Secederai con dolore: breve guida ai popoli che vogliono staccarsi dalla patria

Staccarsi da uno Stato e crearne uno nuovo non è per nulla semplice. La Catalogna cerca di farlo da decenni, senza successo. Il sogno della Padania leghista è tramontato nel nulla. Gli scozzesi oggi ci riprovano, ma non è detto che funzioni: ecco come bisogna fare

Sono ormai lontani i tempi in cui si invocava la Padania, quelli in cui la Lega di lotta e di governo guidata dal suo fondatore, Umberto Bossi, fomentava le popolazioni del Nord vendendo un sogno di libertà (fiscale, soprattutto) da Roma. Ora è tutto cambiato: Matteo Salvini, il nuovo segretario, ha fatto un’inversione a U, parla di Italia e di italiani, compresi quelli del Sud, e li guida contro il mulino a vento dell’Unione Europea, dell’Euro e della Germania.

Nel frattempo, però, le pulsioni secessioniste nel resto del mondo non sono finite. Anzi. Alle classiche volontà di fuga dei Catalani, ogni volta frustrate da referendum ritenuti non validi, e a quelle del Québec, in Canada, si sono aggiunte quelle degli Scozzesi e, tra le altre, dei Californiani (sì, ma solo dopo l’elezione di Trump).

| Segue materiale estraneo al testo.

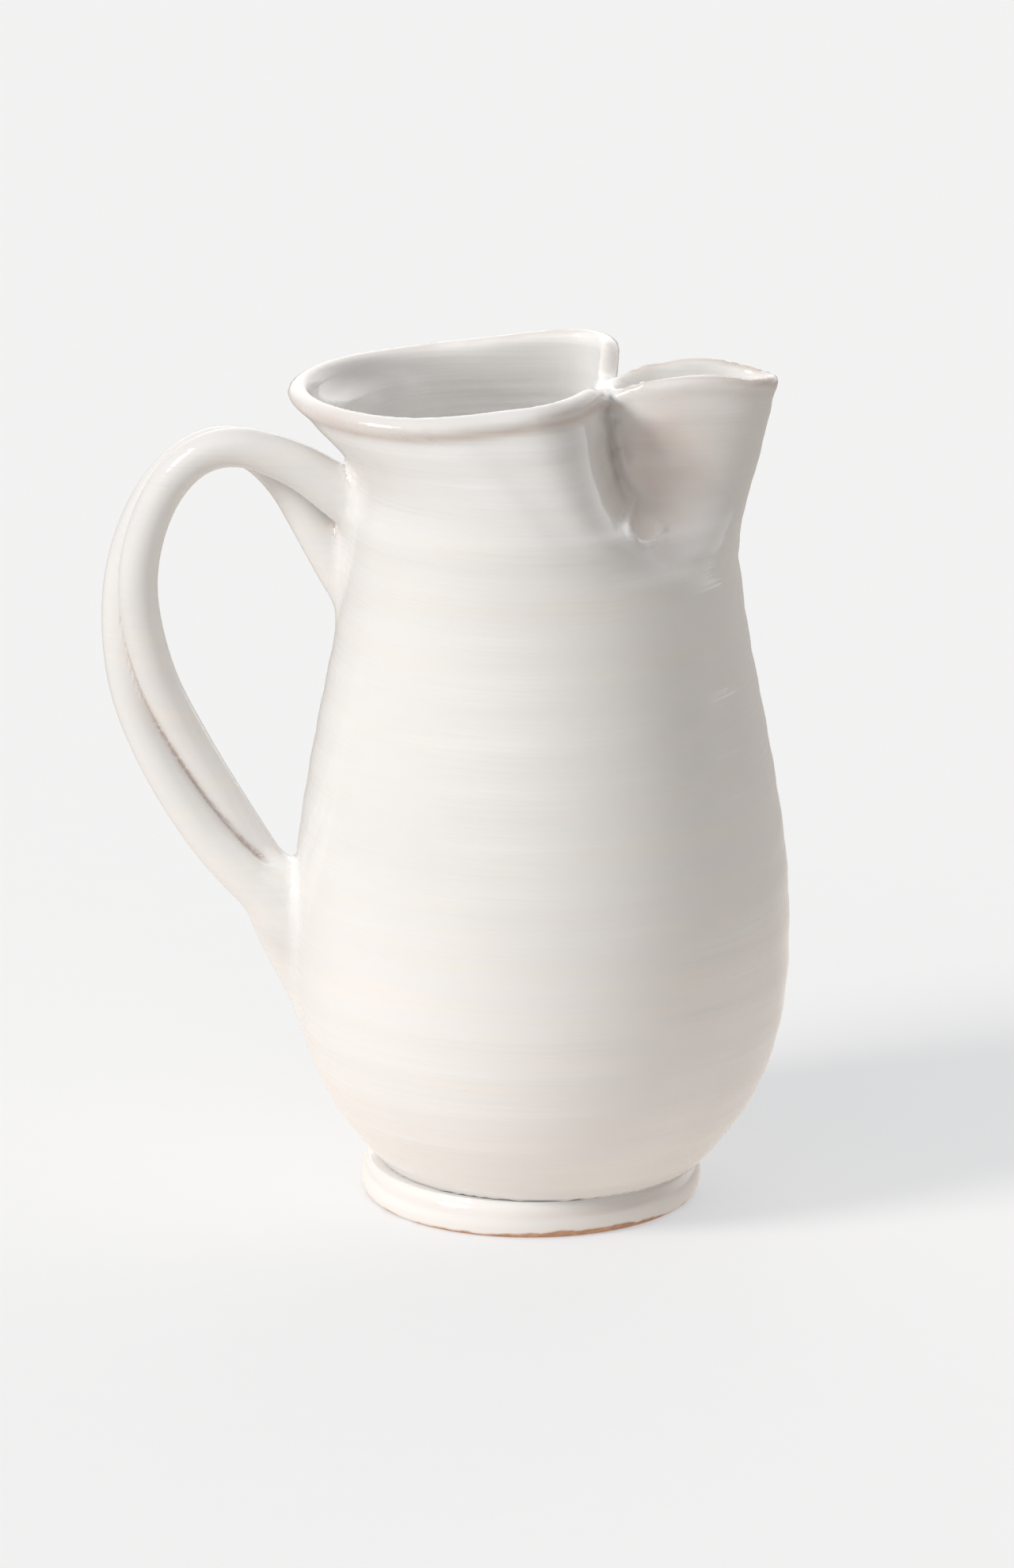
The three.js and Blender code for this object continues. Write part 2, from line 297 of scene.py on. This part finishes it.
# Centre line of the rope handle (x, z), the same as the CAD's
HANDLE_LINE = [(-45, 193), (-60, 206), (-72, 215.5), (-86, 221.5), (-98.5, 219), (-109, 208), (-115.8, 191),
               (-117.4, 173), (-113.8, 151.5), (-105, 131), (-93, 110.5), (-81, 94), (-70, 81), (-58, 70)]
# Twist of the first coil round the centre line: degrees from the outer side, place along it
TWIST = [(25, 0), (50, 0.1), (76, 0.21), (94, 0.33), (113, 0.45), (152, 0.59), (182, 0.68), (215, 0.78),
         (252, 0.87), (290, 1)]
# Radius of each coil, thicker where it is pressed on: radius, place along it
OUTER_RADIUS = [(9.0, 0), (8.2, 0.05), (6.8, 0.12), (5.9, 0.2), (5.7, 0.5), (5.6, 0.8), (6.4, 0.9), (7.5, 1)]
INNER_RADIUS = [(8.0, 0), (7.0, 0.05), (6.0, 0.12), (5.6, 0.2), (5.7, 0.5), (6.0, 0.8), (6.8, 0.9), (8.0, 1)]
COIL_SAMPLES = 260


def handle_coil(phase, radius_rows, drop):
    """One coil of the rope; the drop lowers its upper end, so the two ends lie one above the other."""
    line = smooth_path(HANDLE_LINE, COIL_SAMPLES)
    t = np.linspace(0, 1, COIL_SAMPLES)
    tangent = np.gradient(line, axis=0)
    tangent /= np.linalg.norm(tangent, axis=1)[:, None]
    turn = np.radians(phase + fine_table(TWIST, 0.005)(t))
    radius = fine_table(radius_rows, 0.005)(t)
    spacing = 5.75 - 0.35 * np.sin(np.pi * t)
    centres = np.column_stack([line[:, 0] + BELLY_X + tangent[:, 1] * spacing * np.cos(turn),
                               -spacing * np.sin(turn),
                               line[:, 1] - tangent[:, 0] * spacing * np.cos(turn)
                               - drop * (1 - smooth(t / 0.2))])
    return Strand(centres, radius)


def pad_strand(stations):
    """Stations are (x, y, z, radius) down the wall."""
    path = smooth_path(stations, 80)
    path[:, 0] += BELLY_X
    return Strand(path[:, :3], path[:, 3])


# Every piece of the handle is a strand. The pads' stations run down the wall.
strands = {
    "outer_handle_coil": handle_coil(0, OUTER_RADIUS, 0),
    "inner_handle_coil": handle_coil(180, INNER_RADIUS, 16),
    "upper_handle_pad": pad_strand([(-51.6, -1, 209, 5.2), (-51.8, -1, 202, 6.2), (-52.2, 0, 193, 6.2),
                                    (-52.8, 0, 184, 5.2), (-54, 0, 175, 3.2), (-54.8, 0, 167, 1.4)]),
    "lower_handle_pad": pad_strand([(-75, 0, 89, 8.2), (-74, 0, 82, 9.4), (-71.6, 0, 74, 8.6),
                                    (-69.2, 0, 66, 7.2), (-67, 0, 58, 5.6), (-65.2, 0, 50, 4),
                                    (-64.5, 0, 44, 2.4)]),
}
HANDLE_REACH_X = -38.0  # nothing of the handle reaches further towards the spout


def handle_fields(p):
    """The field of each strand, and the handle that they make together."""
    parts = {name: np.full(len(p), FAR_AWAY) for name in strands}
    near = p[:, 0] < HANDLE_REACH_X
    for name, strand in strands.items():
        parts[name][near] = strand.field(p[near])
    rope = smooth_min(parts["outer_handle_coil"], parts["inner_handle_coil"], 1.8)
    pads = np.minimum(parts["upper_handle_pad"], parts["lower_handle_pad"])
    return parts, smooth_min(rope, pads, np.where(p[:, 2] > 130, 2.4, 6.0))


def fused(p):
    """Every field of the pitcher above the groove, joined as the fired clay is."""
    outer, hollow, z = wall_fields(p)
    parts, handle = handle_fields(p)
    body = smooth_max(outer, z - RIM_Z, LIP_ROUND)
    whole = hollowed(smooth_min(body, handle, 3.6), hollow, z)
    return whole, hollowed(body, hollow, z), outer, parts


OVERLAP = 3.2  # how far a piece runs on under its neighbour's surface


def piece_field(name):
    """One piece of the whole: its share of the outer surface, closed under its neighbours."""
    def field(p):
        whole, wall, outer, parts = fused(p)
        if name == "vessel_wall":
            return smooth_max(whole, wall - OVERLAP, 1.5)
        own = smooth_max(whole, parts[name] - OVERLAP, 1.5)
        return smooth_max(own, -(outer + 3.0), 1.0)
    return field


# ---------------------------------------------------------------------------------------------
# Meshing: one vertex in each grid cell that the surface crosses, then moved onto the surface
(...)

Il problema è che la secessione, specie di questi tempi, è un affare nient’affatto semplice. Come spiega il sociologo politico Michael Hechter, ogni movimento di autodeterminazione non può provenire da un’unico motivo (es: l’elezione di Trump), ma discende da una serie di ragioni storiche, culturali, economiche che si intrecciano nello stesso momento e assumono forza politica. Per questo, insomma, ne trae un piccolo manuale: le condizioni necessarie per una secessione fatta bene.

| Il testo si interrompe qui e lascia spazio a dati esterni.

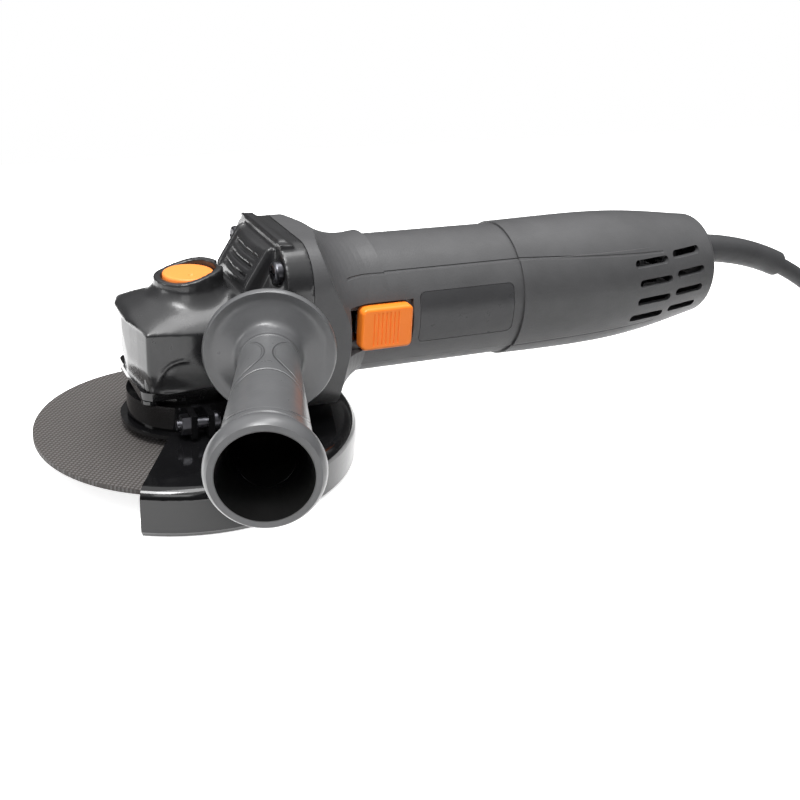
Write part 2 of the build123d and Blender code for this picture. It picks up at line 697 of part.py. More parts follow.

Servono, prima di tutto, interessi economici molto diversi. In molti Paesi capita che alcune regioni, quelle più ricche, sentano che i loro contributi (cioè le tasse) siano eccessive rispetto ai benefici che ritornano, creando un sentimento di frustrazione nei confronti dello Stato centrale e, in particolare, delle regioni che dipendono dalla redistribuzione della loro ricchezza. È il caso della Catalogna, per esempio, ma all’epoca anche di chi voleva la Padania.

A questo si aggiunge un problema di identità culturale. È una componente emotiva, simbolica, psicologica. Ma che non va sottovalutata. Spesso si basa su presupposti storici più o meno fittizi (come in Catalogna), in cui storie e miti fondativi sono costruiti apposta per adeguarsi alla volontà economica. In altri casi si tratta di divisioni pre-esistenti, a volte linguistiche (come il Québec) a volte religiose (come il caso del Pakistan dall’India). Il fattore culturale per sottolineare una divisione noi-loro è essenziale.

Il terzo punto è la necessità, inattesa e improvvisa, di un l’elemento scatenante. Nel 2012 la rielezione di Barack Obama ha provocato, in alcuni Stati degli Usa, una serie di proteste culminate nella petizione per la secessione di Alabama, Texas, Tennessee, Louisiana, Florida, Georgia. Nel 2016, dopo la vittoria di Donald Trump è avvenuta la stessa cosa per la democratica California, che ha minacciato la Calexit. In entrambi i casi, però, le iniziative si sono rivelati pura velleità.

Infine, la difficoltà di condurre negoziazioni efficaci. Di fronte al desiderio di secessione, o si imbracciano le armi (ma sarebbe meglio di no), oppure si cerca una soluzione sul piano diplomatico. Quasi sempre la nazione “madre” cerca di evitare eventuali sottrazioni di territorio, sovranità e popolazione. Per questo è disposta a mettere sul tavolo promesse di semi-autonomia e indipendenza, oppure strategie per alleggerire il carico fiscale ed economico. Ci sono molte vie per addolcire l’umore di popolazioni arrabbiate. E prima di dividersi, le si percorre tutte.